** BEGIN **

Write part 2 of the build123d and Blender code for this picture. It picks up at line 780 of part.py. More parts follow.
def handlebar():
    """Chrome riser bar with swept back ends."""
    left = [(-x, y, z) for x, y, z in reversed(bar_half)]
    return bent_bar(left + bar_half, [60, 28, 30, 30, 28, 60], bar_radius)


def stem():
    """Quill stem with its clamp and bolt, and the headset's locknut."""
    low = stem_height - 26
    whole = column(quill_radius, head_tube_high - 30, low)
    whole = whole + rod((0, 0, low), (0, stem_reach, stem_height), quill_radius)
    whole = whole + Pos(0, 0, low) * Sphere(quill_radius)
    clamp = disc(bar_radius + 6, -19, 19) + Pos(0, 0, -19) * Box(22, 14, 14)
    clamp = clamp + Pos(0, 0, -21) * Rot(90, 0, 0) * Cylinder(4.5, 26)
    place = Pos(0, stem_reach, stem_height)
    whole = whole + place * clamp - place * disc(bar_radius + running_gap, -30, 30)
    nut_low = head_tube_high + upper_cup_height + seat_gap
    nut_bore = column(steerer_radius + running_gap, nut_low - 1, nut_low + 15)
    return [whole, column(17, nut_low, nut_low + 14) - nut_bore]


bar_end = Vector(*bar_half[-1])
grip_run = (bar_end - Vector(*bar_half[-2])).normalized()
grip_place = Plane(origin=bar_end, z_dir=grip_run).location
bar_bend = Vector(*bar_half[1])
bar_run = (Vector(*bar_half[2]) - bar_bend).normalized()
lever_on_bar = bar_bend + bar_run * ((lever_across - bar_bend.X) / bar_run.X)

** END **
** BEGIN **

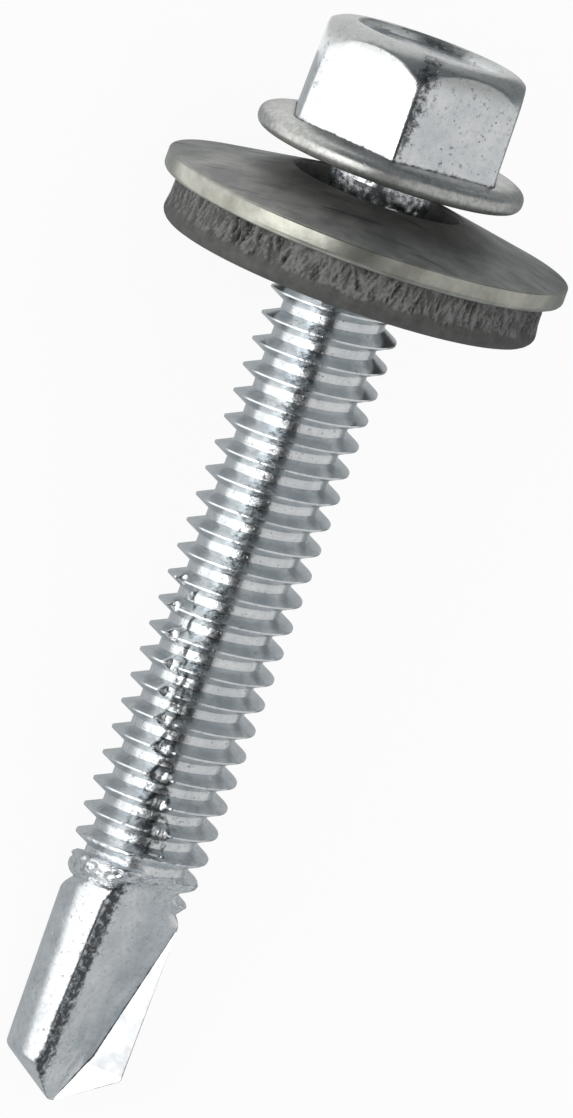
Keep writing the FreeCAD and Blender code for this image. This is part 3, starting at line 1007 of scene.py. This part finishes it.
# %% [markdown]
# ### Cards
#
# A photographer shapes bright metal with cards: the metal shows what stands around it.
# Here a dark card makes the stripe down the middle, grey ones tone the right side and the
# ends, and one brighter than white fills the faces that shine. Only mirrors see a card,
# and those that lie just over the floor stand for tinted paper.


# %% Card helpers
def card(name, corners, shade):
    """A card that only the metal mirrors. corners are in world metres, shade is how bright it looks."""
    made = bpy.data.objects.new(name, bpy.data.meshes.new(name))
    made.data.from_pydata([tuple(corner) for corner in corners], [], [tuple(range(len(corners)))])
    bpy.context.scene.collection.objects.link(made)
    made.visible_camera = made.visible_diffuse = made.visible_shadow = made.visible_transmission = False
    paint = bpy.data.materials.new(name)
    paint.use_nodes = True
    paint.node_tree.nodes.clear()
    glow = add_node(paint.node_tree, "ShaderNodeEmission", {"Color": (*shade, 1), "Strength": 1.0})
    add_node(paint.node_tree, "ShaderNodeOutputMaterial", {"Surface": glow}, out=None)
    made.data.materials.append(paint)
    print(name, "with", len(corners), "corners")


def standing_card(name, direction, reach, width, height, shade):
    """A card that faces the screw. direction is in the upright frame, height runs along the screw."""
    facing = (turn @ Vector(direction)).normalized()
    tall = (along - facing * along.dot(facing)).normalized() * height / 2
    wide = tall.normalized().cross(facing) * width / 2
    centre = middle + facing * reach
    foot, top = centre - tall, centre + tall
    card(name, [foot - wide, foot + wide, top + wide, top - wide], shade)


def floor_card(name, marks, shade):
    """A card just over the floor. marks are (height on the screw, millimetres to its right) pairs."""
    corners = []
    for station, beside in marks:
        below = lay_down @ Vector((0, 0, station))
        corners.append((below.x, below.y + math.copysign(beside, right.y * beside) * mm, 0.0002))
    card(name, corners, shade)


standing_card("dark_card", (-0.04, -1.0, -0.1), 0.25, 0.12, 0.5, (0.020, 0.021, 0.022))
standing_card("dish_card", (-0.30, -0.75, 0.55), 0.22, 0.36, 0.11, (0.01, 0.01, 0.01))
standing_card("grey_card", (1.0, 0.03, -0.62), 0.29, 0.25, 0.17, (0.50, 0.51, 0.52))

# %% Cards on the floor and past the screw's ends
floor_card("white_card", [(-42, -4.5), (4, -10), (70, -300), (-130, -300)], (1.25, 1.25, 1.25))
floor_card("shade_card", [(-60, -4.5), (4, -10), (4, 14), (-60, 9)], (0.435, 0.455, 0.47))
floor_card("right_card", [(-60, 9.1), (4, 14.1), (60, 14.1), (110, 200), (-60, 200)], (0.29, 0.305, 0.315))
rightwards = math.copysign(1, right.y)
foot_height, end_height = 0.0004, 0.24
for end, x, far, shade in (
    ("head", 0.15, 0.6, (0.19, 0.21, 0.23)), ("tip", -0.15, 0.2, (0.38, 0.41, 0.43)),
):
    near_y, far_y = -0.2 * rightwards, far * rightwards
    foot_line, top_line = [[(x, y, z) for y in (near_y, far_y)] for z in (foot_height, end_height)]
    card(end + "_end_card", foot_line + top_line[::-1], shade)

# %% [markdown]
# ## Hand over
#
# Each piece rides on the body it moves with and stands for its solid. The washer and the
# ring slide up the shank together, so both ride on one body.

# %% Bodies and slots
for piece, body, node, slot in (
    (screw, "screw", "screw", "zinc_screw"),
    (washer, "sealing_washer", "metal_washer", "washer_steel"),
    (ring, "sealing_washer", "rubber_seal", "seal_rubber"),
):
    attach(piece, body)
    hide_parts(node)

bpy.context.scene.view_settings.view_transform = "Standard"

** END **
** BEGIN **

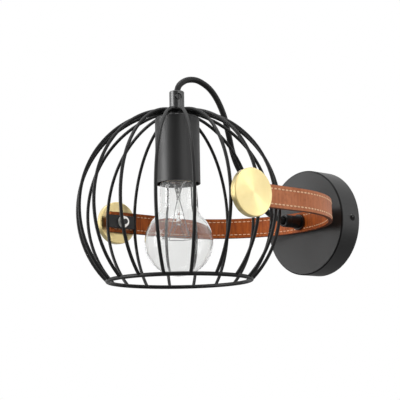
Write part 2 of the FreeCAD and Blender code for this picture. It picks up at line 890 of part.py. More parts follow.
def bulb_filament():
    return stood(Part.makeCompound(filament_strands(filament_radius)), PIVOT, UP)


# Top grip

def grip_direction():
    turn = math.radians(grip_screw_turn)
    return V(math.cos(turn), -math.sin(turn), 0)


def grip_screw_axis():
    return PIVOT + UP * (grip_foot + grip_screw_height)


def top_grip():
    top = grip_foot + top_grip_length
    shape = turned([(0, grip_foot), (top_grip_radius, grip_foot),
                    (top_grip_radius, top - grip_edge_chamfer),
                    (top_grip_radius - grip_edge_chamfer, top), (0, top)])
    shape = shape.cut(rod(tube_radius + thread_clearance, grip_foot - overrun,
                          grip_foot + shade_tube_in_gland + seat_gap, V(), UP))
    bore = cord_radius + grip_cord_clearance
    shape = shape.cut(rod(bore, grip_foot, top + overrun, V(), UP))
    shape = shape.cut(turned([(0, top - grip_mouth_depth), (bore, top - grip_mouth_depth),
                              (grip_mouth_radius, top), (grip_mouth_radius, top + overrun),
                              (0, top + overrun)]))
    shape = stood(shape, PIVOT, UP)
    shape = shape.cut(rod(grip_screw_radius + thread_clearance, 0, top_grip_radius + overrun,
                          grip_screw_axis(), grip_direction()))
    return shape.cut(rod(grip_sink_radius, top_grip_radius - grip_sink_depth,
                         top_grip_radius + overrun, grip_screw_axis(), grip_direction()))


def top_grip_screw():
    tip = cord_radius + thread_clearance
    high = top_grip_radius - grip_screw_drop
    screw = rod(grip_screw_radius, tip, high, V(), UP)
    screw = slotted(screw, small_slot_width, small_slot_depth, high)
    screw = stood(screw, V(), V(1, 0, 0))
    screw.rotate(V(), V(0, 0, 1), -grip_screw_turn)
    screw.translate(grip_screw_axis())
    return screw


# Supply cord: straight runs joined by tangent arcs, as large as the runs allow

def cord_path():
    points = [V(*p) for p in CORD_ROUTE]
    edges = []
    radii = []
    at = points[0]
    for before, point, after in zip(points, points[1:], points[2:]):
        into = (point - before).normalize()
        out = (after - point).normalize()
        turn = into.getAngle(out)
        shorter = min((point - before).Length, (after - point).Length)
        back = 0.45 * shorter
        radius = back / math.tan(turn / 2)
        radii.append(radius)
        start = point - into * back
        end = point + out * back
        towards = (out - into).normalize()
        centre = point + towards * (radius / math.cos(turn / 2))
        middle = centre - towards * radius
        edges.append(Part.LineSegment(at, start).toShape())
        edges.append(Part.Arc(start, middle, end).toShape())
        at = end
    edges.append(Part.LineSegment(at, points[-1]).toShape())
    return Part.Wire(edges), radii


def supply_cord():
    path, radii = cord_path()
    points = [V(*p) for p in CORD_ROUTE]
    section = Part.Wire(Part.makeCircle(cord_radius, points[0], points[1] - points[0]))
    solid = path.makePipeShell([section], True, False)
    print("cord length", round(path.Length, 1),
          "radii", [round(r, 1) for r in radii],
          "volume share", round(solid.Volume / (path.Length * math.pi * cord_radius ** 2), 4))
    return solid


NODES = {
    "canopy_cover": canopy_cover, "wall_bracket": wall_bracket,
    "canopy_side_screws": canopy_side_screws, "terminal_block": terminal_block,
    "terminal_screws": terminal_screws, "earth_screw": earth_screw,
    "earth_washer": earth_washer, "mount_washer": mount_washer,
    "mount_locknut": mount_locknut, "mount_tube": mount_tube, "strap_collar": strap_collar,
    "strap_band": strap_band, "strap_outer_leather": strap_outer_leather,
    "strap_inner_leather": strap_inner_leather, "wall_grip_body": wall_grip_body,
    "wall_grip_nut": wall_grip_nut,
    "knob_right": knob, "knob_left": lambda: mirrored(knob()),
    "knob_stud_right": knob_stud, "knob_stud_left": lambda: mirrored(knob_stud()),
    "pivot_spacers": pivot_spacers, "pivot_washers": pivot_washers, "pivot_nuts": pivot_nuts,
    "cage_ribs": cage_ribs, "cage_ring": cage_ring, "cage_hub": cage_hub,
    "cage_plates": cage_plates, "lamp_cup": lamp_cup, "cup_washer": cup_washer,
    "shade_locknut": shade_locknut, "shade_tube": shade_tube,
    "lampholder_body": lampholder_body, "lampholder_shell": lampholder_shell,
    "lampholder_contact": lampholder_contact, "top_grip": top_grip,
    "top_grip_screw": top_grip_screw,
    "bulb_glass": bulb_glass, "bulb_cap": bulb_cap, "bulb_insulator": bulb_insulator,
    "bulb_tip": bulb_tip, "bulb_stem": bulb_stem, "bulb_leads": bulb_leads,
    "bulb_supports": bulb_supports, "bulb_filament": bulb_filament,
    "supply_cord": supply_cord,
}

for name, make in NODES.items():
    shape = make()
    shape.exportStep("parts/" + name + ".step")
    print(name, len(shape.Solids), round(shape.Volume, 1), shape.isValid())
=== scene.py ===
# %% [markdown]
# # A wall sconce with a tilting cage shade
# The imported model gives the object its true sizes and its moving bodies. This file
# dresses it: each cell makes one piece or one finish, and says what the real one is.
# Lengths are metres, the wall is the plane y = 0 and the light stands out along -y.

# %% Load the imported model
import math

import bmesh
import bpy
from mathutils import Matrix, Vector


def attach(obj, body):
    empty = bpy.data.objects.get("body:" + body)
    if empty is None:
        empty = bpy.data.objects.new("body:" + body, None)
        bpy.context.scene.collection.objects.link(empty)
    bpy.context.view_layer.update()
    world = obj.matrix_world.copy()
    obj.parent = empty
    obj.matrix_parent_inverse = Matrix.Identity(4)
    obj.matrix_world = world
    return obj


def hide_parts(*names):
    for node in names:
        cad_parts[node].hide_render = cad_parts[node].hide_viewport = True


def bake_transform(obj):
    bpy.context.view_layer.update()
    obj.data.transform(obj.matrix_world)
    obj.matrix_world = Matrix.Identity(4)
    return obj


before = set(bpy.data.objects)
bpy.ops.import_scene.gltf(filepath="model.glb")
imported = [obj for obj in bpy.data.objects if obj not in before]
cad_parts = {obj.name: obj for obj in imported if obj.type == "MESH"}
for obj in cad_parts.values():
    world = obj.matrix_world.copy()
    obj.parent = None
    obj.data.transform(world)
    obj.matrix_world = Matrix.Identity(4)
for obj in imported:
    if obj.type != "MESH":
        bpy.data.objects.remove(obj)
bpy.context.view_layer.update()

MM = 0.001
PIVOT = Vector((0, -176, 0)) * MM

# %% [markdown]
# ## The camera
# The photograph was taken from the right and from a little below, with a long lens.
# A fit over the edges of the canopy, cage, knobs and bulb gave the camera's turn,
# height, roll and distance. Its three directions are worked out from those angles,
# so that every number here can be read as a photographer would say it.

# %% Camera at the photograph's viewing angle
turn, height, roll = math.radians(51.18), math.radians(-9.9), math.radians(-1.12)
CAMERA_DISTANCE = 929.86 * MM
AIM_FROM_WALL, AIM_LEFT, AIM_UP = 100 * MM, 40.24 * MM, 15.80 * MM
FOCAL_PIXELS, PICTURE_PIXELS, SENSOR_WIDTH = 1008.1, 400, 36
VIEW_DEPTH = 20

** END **

#### [EXERCISE DESCRIPTION]
Write down exactly the span of lines above from the one containing "Keep writing the" to the one containing "# and those", both ends included.

#### [COMPLETE RESPONSE]
Keep writing the FreeCAD and Blender code for this image. This is part 3, starting at line 1007 of scene.py. This part finishes it.
# %% [markdown]
# ### Cards
#
# A photographer shapes bright metal with cards: the metal shows what stands around it.
# Here a dark card makes the stripe down the middle, grey ones tone the right side and the
# ends, and one brighter than white fills the faces that shine. Only mirrors see a card,
# and those that lie just over the floor stand for tinted paper.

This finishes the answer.